* Aim of the exercise *
Find the lines containing the word "from" and copy every one of them.

** START Data lines **

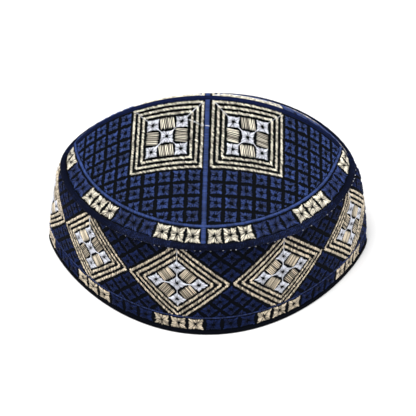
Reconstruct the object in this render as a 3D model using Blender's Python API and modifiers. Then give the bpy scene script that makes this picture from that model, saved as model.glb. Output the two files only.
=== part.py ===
"""A folding kufi: two crown panels that meet in a ridge, a rolled crown edge, a side band and a rim binding.

The cap stands on its rim. X runs along the ridge, -Y is the front and Z is up.
"""

import math

import bmesh
import bpy

MM = 0.001

# Rim of the cap, on the surface it stands on: an oval drawn to a point where the side folds flat
RIM_HALF_WIDTH = 106.7 * MM
RIM_DEPTH = 88.3 * MM
RIM_FOLD_Y = 0.0 * MM
RIM_POINT = 0.79

# Joint of crown and side, further forward and rounder than the rim; a point of 0.5 is a true ellipse
SEAM_HALF_WIDTH = 91.1 * MM
SEAM_FRONT_DEPTH = 81.0 * MM
SEAM_FRONT_POINT = 0.57
SEAM_BACK_DEPTH = 77.3 * MM
SEAM_BACK_POINT = 0.60
SEAM_BACK_LEAN = 0.07
SEAM_FOLD_Y = -5.1 * MM
SEAM_HEIGHT = 68.5 * MM

# Crown: the ridge rises over the joint and falls away to both ends
RIDGE_HALF_LENGTH = 89.3 * MM
RIDGE_RISE = 46.6 * MM
RIDGE_POWER = 0.71

# Cloth
PANEL_THICKNESS = 2.0 * MM
BAND_THICKNESS = 2.0 * MM
BINDING_THICKNESS = 3.0 * MM
BINDING_HEIGHT = 3.4 * MM
BINDING_PROUD = 0.4 * MM
EDGE_RADIUS = 1.9 * MM
RIDGE_WIDTH = 4.0 * MM
RIDGE_THICKNESS = 1.0 * MM
RIDGE_PROUD = 0.4 * MM
GAP = 0.3 * MM

# Side band from rim to joint: (share of the height, share of the way from rim outline to seam outline)
SIDE_PROFILE = (
    (0.00, 0.00),
    (0.10, 0.04),
    (0.26, 0.13),
    (0.42, 0.26),
    (0.58, 0.41),
    (0.74, 0.54),
    (0.90, 0.70),
    (1.00, 1.00),
)

# Crown from ridge to joint: (share of the depth, share of the ridge's rise)
FRONT_PROFILE = (
    (0.00, 1.00),
    (0.20, 0.755),
    (0.45, 0.480),
    (0.60, 0.345),
    (0.75, 0.218),
    (0.88, 0.105),
    (1.00, 0.00),
)
BACK_PROFILE = (
    (0.00, 1.00),
    (0.11, 0.925),
    (0.25, 0.790),
    (0.42, 0.616),
    (0.60, 0.425),
    (0.78, 0.240),
    (0.91, 0.118),
    (1.00, 0.00),
)

AROUND = 72
BAND_ROWS = 9
PANEL_COLUMNS = 36
PANEL_ROWS = 7

NAVY = (0.010, 0.018, 0.060)
BLUE = (0.035, 0.085, 0.270)
DEEP_BLUE = (0.018, 0.045, 0.155)
MIDNIGHT = (0.006, 0.008, 0.020)


def read_table(table, share):
    """The second column of a short table at a share of the first, straight between its rows."""
    for (low, start), (high, end) in zip(table, table[1:]):
        if share <= high:
            return start + (end - start) * (share - low) / (high - low)
    return table[-1][1]


def outline(half_width, depth, fold_y, point, angle):
    """A point of a plan outline; 0 is the right fold and a quarter turn on is the front."""
    side = math.sin(angle)
    reach = math.copysign(depth * abs(side) ** (2.0 * point), side)
    return half_width * math.cos(angle), fold_y - reach


def rim_outline(angle, grow=0.0):
    return outline(RIM_HALF_WIDTH + grow, RIM_DEPTH + grow, RIM_FOLD_Y, RIM_POINT, angle)


def back_lean(x, grow=0.0):
    """How much further back the joint lies at x, because the back half leans to the right."""
    return SEAM_BACK_LEAN * x * (1.0 - min(abs(x) / (SEAM_HALF_WIDTH + grow), 1.0) ** 2)


def seam_outline(angle, grow=0.0):
    if math.sin(angle) > 0.0:
        return outline(SEAM_HALF_WIDTH + grow, SEAM_FRONT_DEPTH + grow, SEAM_FOLD_Y, SEAM_FRONT_POINT, angle)
    x, y = outline(SEAM_HALF_WIDTH + grow, SEAM_BACK_DEPTH + grow, SEAM_FOLD_Y, SEAM_BACK_POINT, angle)
    return x, y + back_lean(x, grow)


def side_point(angle, height):
    """Outer face of the side band."""
    share = read_table(SIDE_PROFILE, height / SEAM_HEIGHT)
    rim_x, rim_y = rim_outline(angle)
    seam_x, seam_y = seam_outline(angle)
    return rim_x + (seam_x - rim_x) * share, rim_y + (seam_y - rim_y) * share, height


def crown_depth(x, side, grow=0.0):
    """Distance from the ridge to the joint at x; side is -1 at the front and +1 at the back."""
    share = min(abs(x) / (SEAM_HALF_WIDTH + grow), 1.0)
    if side < 0.0:
        return (SEAM_FRONT_DEPTH + grow) * (1.0 - share ** 2) ** SEAM_FRONT_POINT - SEAM_FOLD_Y
    reach = (SEAM_BACK_DEPTH + grow) * (1.0 - share ** 2) ** SEAM_BACK_POINT
    return reach + SEAM_FOLD_Y + back_lean(x, grow)


def crown_height(x, y):
    """Outer face of the crown over a point of the plan."""
    side, profile = (-1.0, FRONT_PROFILE) if y < 0.0 else (1.0, BACK_PROFILE)
    share = min(abs(y) / max(crown_depth(x, side), 1.0 * MM), 1.0)
    along = min(abs(x) / RIDGE_HALF_LENGTH, 1.0)
    rise = RIDGE_RISE * (1.0 - along ** 2) ** RIDGE_POWER
    return SEAM_HEIGHT + rise * read_table(profile, share)


def turn(step):
    return 2.0 * math.pi * step / AROUND


def fabric(name, colour, roughness):
    material = bpy.data.materials.new(name)
    material.use_nodes = True
    shader = material.node_tree.nodes["Principled BSDF"]
    shader.inputs["Base Color"].default_value = (*colour, 1.0)
    shader.inputs["Roughness"].default_value = roughness
    shader.inputs["Metallic"].default_value = 0.0
    return material


def add_object(name, data, collection, material):
    piece = bpy.data.objects.new(name, data)
    piece.data.materials.append(material)
    collection.objects.link(piece)
    return piece


def loft(name, sections, closed, collection, material):
    """An open cloth surface through sections with the same number of points."""
    mesh = bpy.data.meshes.new(name)
    build = bmesh.new()
    rows = [[build.verts.new(point) for point in section] for section in sections]
    count = len(rows[0])
    for lower, upper in zip(rows, rows[1:]):
        for i in range(count if closed else count - 1):
            j = (i + 1) % count
            build.faces.new((lower[i], lower[j], upper[j], upper[i]))
    build.to_mesh(mesh)
    build.free()
    mesh.shade_smooth()
    return add_object(name, mesh, collection, material)


def thicken(piece, thickness):
    """The loft is the outer face, and the cloth lies on its inner side."""
    solidify = piece.modifiers.new("Cloth thickness", "SOLIDIFY")
    solidify.thickness = thickness
    solidify.offset = -1.0
    solidify.use_even_offset = True


def make_crown_panel(name, side, collection, material):
    """Half of the crown, from beside the ridge band to the rolled edge."""
    inset = -(EDGE_RADIUS + GAP)
    inner = RIDGE_WIDTH / 2.0 + GAP
    tip = SEAM_HALF_WIDTH + inset - 3.0 * GAP
    while crown_depth(tip, side, inset) < 2.0 * inner:
        tip -= 0.1 * MM
    sections = []
    for row in range(PANEL_ROWS + 1):
        share = row / PANEL_ROWS
        section = []
        for column in range(PANEL_COLUMNS + 1):
            x = tip * math.cos(math.pi * column / PANEL_COLUMNS)
            reach = crown_depth(x, side, inset)
            y = side * (inner + (reach - inner) * share)
            section.append((x, y, crown_height(x, y)))
        sections.append(section)
    if side > 0.0:
        sections.reverse()
    thicken(loft(name, sections, False, collection, material), PANEL_THICKNESS)


def make_ridge_seam(collection, material):
    """The narrow band along the ridge that joins the two crown panels."""
    end = SEAM_HALF_WIDTH - EDGE_RADIUS - 4.0 * GAP
    while crown_depth(end, 1.0, -EDGE_RADIUS - GAP) < RIDGE_WIDTH:
        end -= 0.1 * MM
    sections = []
    for y in (RIDGE_WIDTH / 2.0, 0.0, -RIDGE_WIDTH / 2.0):
        section = []
        for column in range(PANEL_COLUMNS + 1):
            x = end * math.cos(math.pi * column / PANEL_COLUMNS)
            section.append((x, y, crown_height(x, y) + RIDGE_PROUD))
        sections.append(section)
    thicken(loft("ridge_seam", sections, False, collection, material), RIDGE_THICKNESS)


def make_crown_edge(collection, material):
    """The rolled edge where crown and side are sewn together."""
    curve = bpy.data.curves.new("crown_edge_roll", "CURVE")
    curve.dimensions = "3D"
    curve.bevel_depth = EDGE_RADIUS
    curve.bevel_resolution = 2
    spline = curve.splines.new("POLY")
    spline.points.add(AROUND - 1)
    for step in range(AROUND):
        x, y = seam_outline(turn(step))
        spline.points[step].co = (x, y, SEAM_HEIGHT, 1.0)
    spline.use_cyclic_u = True
    add_object("crown_edge_roll", curve, collection, material)


def make_side_band(collection, material):
    """The side wall, from the rim binding up to the rolled edge."""
    bottom = BINDING_HEIGHT + GAP
    top = SEAM_HEIGHT - EDGE_RADIUS - GAP
    sections = []
    for row in range(BAND_ROWS + 1):
        height = bottom + (top - bottom) * row / BAND_ROWS
        sections.append([side_point(turn(step), height) for step in range(AROUND)])
    sections.reverse()
    thicken(loft("side_band", sections, True, collection, material), BAND_THICKNESS)


def make_rim_binding(collection, material):
    """The plain binding round the rim, flat underneath."""
    sections = []
    for height in (BINDING_HEIGHT, 0.0):
        section = [(*rim_outline(turn(step), BINDING_PROUD), height) for step in range(AROUND)]
        sections.append(section)
    thicken(loft("rim_binding", sections, True, collection, material), BINDING_THICKNESS)


def main():
    for piece in list(bpy.data.objects):
        bpy.data.objects.remove(piece)
    collection = bpy.data.collections.new("kufi")
    bpy.context.scene.collection.children.link(collection)
    crown_cloth = fabric("crown_embroidery", BLUE, 0.75)
    side_cloth = fabric("side_embroidery", DEEP_BLUE, 0.80)
    navy_cloth = fabric("navy_edge", NAVY, 0.85)
    binding_cloth = fabric("rim_cloth", MIDNIGHT, 0.90)
    make_crown_panel("crown_front_panel", -1.0, collection, crown_cloth)
    make_crown_panel("crown_back_panel", 1.0, collection, crown_cloth)
    make_ridge_seam(collection, navy_cloth)
    make_crown_edge(collection, navy_cloth)
    make_side_band(collection, side_cloth)
    make_rim_binding(collection, binding_cloth)


main()
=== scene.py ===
"""The looks of an embroidered folding kufi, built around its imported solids.

Every stitch that shows is a small raised thread of its own. Patterns are laid out flat, in metres,
on the cloth of the crown or of the side, and then carried onto the curved walls.
"""

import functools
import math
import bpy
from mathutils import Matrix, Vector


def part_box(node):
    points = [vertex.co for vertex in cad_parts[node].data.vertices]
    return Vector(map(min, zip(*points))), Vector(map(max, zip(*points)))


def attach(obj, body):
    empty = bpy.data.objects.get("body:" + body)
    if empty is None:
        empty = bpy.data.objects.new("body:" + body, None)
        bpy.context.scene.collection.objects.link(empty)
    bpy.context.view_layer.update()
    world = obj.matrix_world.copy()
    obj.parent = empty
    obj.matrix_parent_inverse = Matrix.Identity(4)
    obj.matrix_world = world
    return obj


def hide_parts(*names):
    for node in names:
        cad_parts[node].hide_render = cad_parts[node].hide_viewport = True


bl_info = {
    "name": "Embroidered Folding Kufi",
    "version": (1, 0, 0),
    "blender": (4, 5, 0),
    "location": "3D View > Sidebar > Kufi",
    "description": "Cloth, edges and embroidery of a folding kufi, with a plain stage",
    "category": "Add Mesh",
}

import bmesh
import bpy
import numpy as np
from bpy.props import FloatProperty, FloatVectorProperty, IntProperty, PointerProperty
from mathutils import Vector

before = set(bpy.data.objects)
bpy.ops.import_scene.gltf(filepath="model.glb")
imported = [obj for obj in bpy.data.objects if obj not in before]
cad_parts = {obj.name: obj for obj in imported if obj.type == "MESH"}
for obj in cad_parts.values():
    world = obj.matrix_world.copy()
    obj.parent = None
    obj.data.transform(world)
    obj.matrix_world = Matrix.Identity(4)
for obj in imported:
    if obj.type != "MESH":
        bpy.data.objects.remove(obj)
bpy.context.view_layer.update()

MM = 0.001
BODY = "root"

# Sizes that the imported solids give
edge_low, edge_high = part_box("crown_edge_roll")
rim_low, rim_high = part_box("rim_binding")
ridge_low, ridge_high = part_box("ridge_seam")
EDGE_RADIUS = (edge_high[2] - edge_low[2]) / 2.0
SEAM_HEIGHT = (edge_high[2] + edge_low[2]) / 2.0
SEAM_HALF_WIDTH = (edge_high[0] - edge_low[0]) / 2.0 - EDGE_RADIUS
SEAM_FOLD_Y = -5.1 * MM
SEAM_FRONT_DEPTH = SEAM_FOLD_Y - edge_low[1] - EDGE_RADIUS
SEAM_BACK_DEPTH = edge_high[1] - EDGE_RADIUS - SEAM_FOLD_Y
BINDING_PROUD = 0.4 * MM
RIM_HALF_WIDTH = rim_high[0] - BINDING_PROUD
RIM_DEPTH = rim_high[1] - BINDING_PROUD
BINDING_HEIGHT = rim_high[2] - rim_low[2]
RIDGE_HALF_BAND = (ridge_high[1] - ridge_low[1]) / 2.0
RIDGE_PROUD = 0.4 * MM
RIDGE_RISE = ridge_high[2] - RIDGE_PROUD - SEAM_HEIGHT
RIDGE_HALF_LENGTH = 89.3 * MM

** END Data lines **

* Completed task *
Reconstruct the object in this render as a 3D model using Blender's Python API and modifiers. Then give the bpy scene script that makes this picture from that model, saved as model.glb. Output the two files only.
# Side band from rim to joint: (share of the height, share of the way from rim outline to seam outline)
# Crown from ridge to joint: (share of the depth, share of the ridge's rise)
    """Distance from the ridge to the joint at x; side is -1 at the front and +1 at the back."""
    """Half of the crown, from beside the ridge band to the rolled edge."""
    """The side wall, from the rim binding up to the rolled edge."""
from mathutils import Matrix, Vector
from bpy.props import FloatProperty, FloatVectorProperty, IntProperty, PointerProperty
from mathutils import Vector